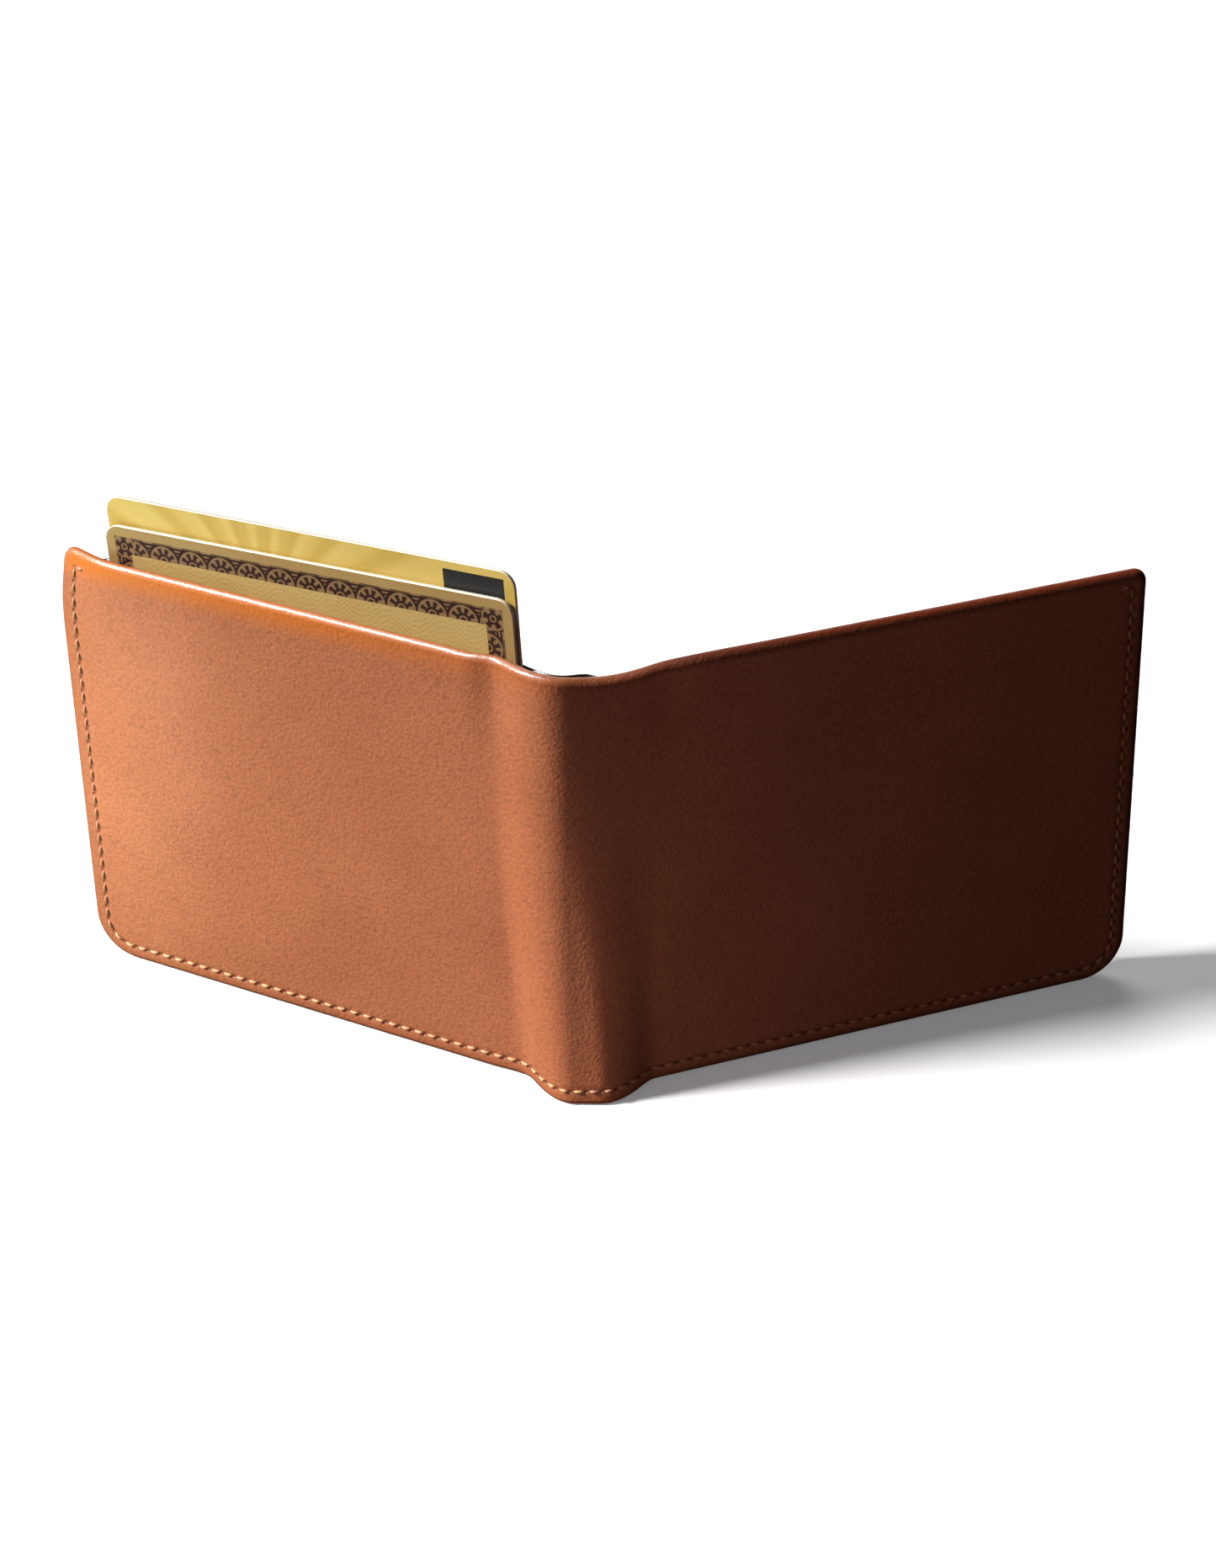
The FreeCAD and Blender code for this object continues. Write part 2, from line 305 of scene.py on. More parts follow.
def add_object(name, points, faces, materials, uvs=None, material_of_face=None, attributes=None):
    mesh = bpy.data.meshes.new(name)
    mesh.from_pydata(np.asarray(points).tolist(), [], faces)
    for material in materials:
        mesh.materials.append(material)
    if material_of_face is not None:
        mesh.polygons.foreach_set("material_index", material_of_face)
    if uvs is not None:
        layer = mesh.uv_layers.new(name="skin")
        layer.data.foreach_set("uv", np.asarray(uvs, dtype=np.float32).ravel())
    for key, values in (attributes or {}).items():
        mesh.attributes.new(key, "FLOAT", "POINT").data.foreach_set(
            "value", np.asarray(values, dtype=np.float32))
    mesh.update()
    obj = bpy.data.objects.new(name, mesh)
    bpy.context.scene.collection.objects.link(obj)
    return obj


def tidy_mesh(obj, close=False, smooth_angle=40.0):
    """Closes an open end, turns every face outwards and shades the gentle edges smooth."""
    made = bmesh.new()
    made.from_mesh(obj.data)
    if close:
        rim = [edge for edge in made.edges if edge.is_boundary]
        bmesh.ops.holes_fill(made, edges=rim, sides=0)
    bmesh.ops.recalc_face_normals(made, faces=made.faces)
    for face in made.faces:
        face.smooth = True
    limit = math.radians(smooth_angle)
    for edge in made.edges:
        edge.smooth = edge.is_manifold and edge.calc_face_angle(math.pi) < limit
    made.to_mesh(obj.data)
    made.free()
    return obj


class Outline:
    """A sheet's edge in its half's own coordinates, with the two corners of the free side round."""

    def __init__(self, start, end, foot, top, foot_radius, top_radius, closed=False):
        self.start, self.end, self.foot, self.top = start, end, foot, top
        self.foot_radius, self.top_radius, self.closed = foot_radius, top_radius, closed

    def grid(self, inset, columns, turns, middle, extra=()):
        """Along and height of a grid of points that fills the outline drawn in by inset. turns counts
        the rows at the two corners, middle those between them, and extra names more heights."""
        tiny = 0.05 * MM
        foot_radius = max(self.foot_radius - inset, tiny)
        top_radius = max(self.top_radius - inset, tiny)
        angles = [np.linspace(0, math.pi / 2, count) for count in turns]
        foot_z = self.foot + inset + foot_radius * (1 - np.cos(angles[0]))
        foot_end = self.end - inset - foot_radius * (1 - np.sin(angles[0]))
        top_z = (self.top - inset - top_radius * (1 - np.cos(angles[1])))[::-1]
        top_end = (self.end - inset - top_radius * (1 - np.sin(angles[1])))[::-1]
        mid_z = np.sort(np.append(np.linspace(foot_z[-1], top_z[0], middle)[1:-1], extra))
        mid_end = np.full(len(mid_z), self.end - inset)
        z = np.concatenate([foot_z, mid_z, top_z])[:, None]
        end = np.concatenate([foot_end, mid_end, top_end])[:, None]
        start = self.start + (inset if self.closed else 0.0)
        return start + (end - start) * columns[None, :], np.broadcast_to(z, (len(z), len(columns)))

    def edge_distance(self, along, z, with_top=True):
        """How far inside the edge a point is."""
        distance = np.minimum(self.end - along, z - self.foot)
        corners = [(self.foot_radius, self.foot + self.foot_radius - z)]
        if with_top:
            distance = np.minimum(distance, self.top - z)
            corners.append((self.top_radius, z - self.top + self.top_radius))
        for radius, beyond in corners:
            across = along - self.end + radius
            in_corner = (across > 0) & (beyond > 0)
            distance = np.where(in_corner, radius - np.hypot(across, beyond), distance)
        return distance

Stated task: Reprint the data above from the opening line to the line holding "sheet's edge in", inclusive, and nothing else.

Final result:
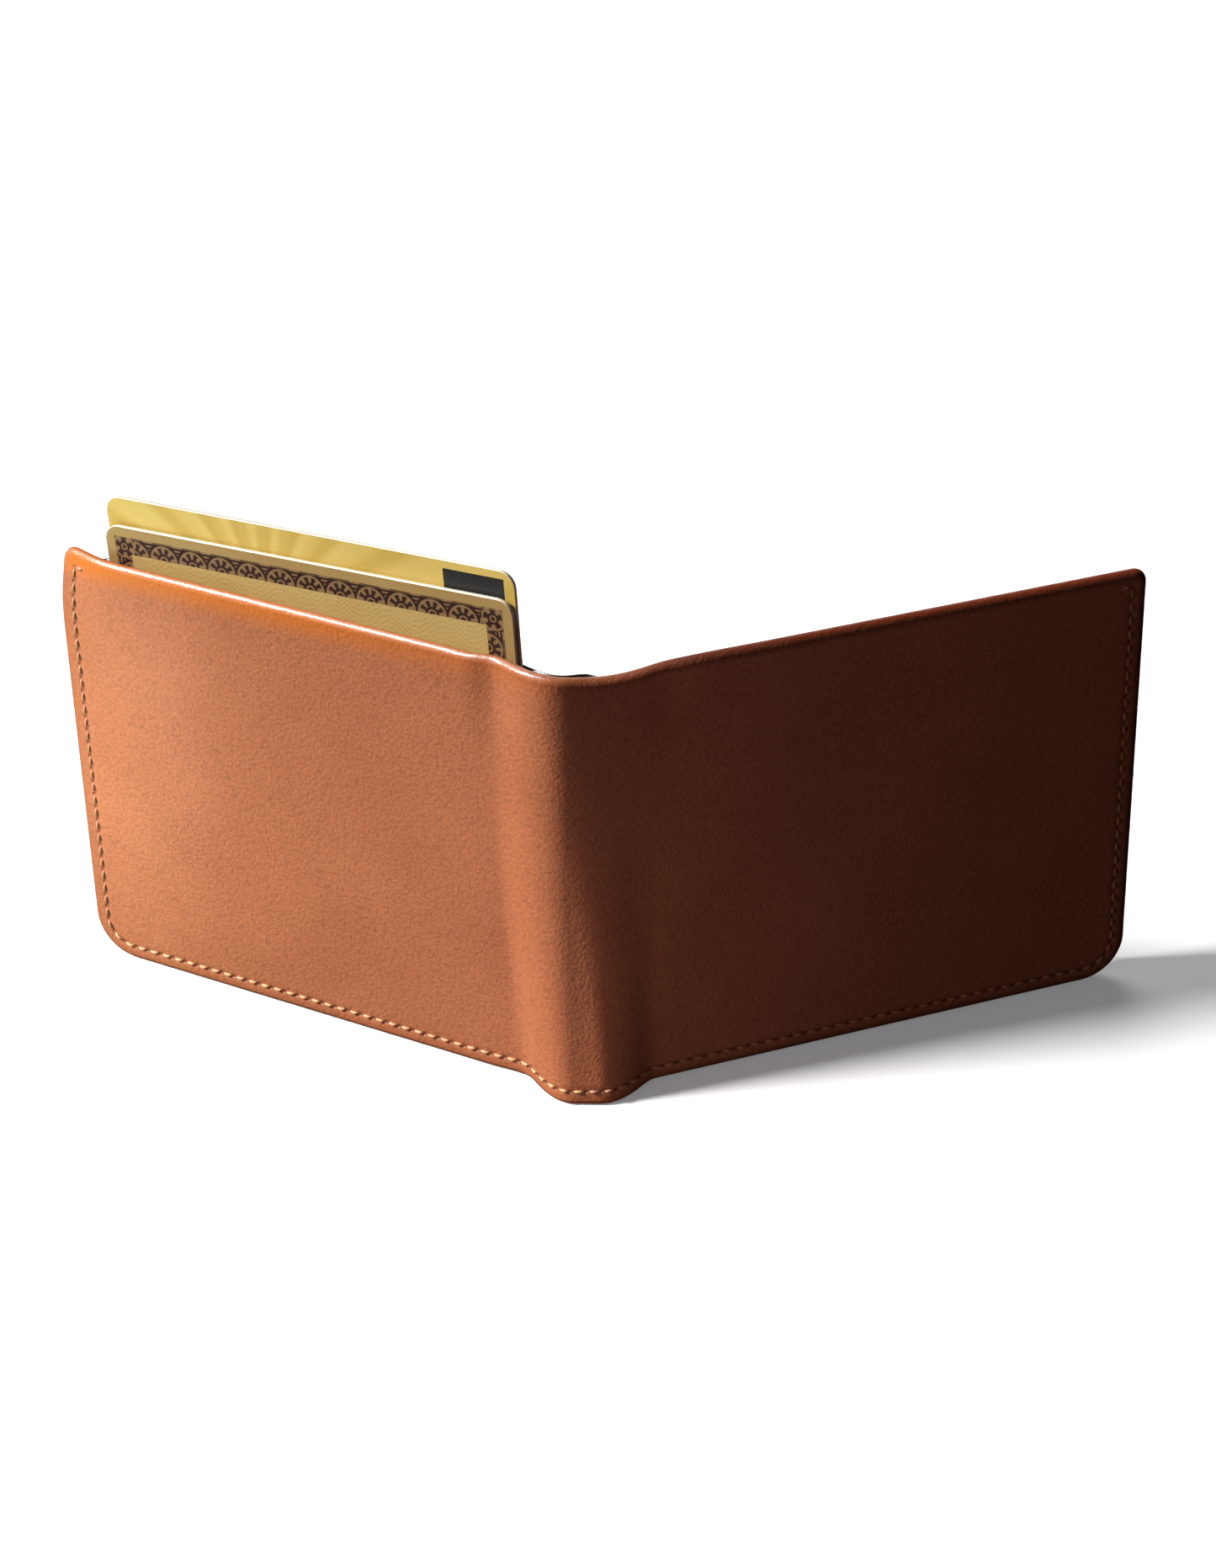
The FreeCAD and Blender code for this object continues. Write part 2, from line 305 of scene.py on. More parts follow.
def add_object(name, points, faces, materials, uvs=None, material_of_face=None, attributes=None):
    mesh = bpy.data.meshes.new(name)
    mesh.from_pydata(np.asarray(points).tolist(), [], faces)
    for material in materials:
        mesh.materials.append(material)
    if material_of_face is not None:
        mesh.polygons.foreach_set("material_index", material_of_face)
    if uvs is not None:
        layer = mesh.uv_layers.new(name="skin")
        layer.data.foreach_set("uv", np.asarray(uvs, dtype=np.float32).ravel())
    for key, values in (attributes or {}).items():
        mesh.attributes.new(key, "FLOAT", "POINT").data.foreach_set(
            "value", np.asarray(values, dtype=np.float32))
    mesh.update()
    obj = bpy.data.objects.new(name, mesh)
    bpy.context.scene.collection.objects.link(obj)
    return obj


def tidy_mesh(obj, close=False, smooth_angle=40.0):
    """Closes an open end, turns every face outwards and shades the gentle edges smooth."""
    made = bmesh.new()
    made.from_mesh(obj.data)
    if close:
        rim = [edge for edge in made.edges if edge.is_boundary]
        bmesh.ops.holes_fill(made, edges=rim, sides=0)
    bmesh.ops.recalc_face_normals(made, faces=made.faces)
    for face in made.faces:
        face.smooth = True
    limit = math.radians(smooth_angle)
    for edge in made.edges:
        edge.smooth = edge.is_manifold and edge.calc_face_angle(math.pi) < limit
    made.to_mesh(obj.data)
    made.free()
    return obj


class Outline:
    """A sheet's edge in its half's own coordinates, with the two corners of the free side round."""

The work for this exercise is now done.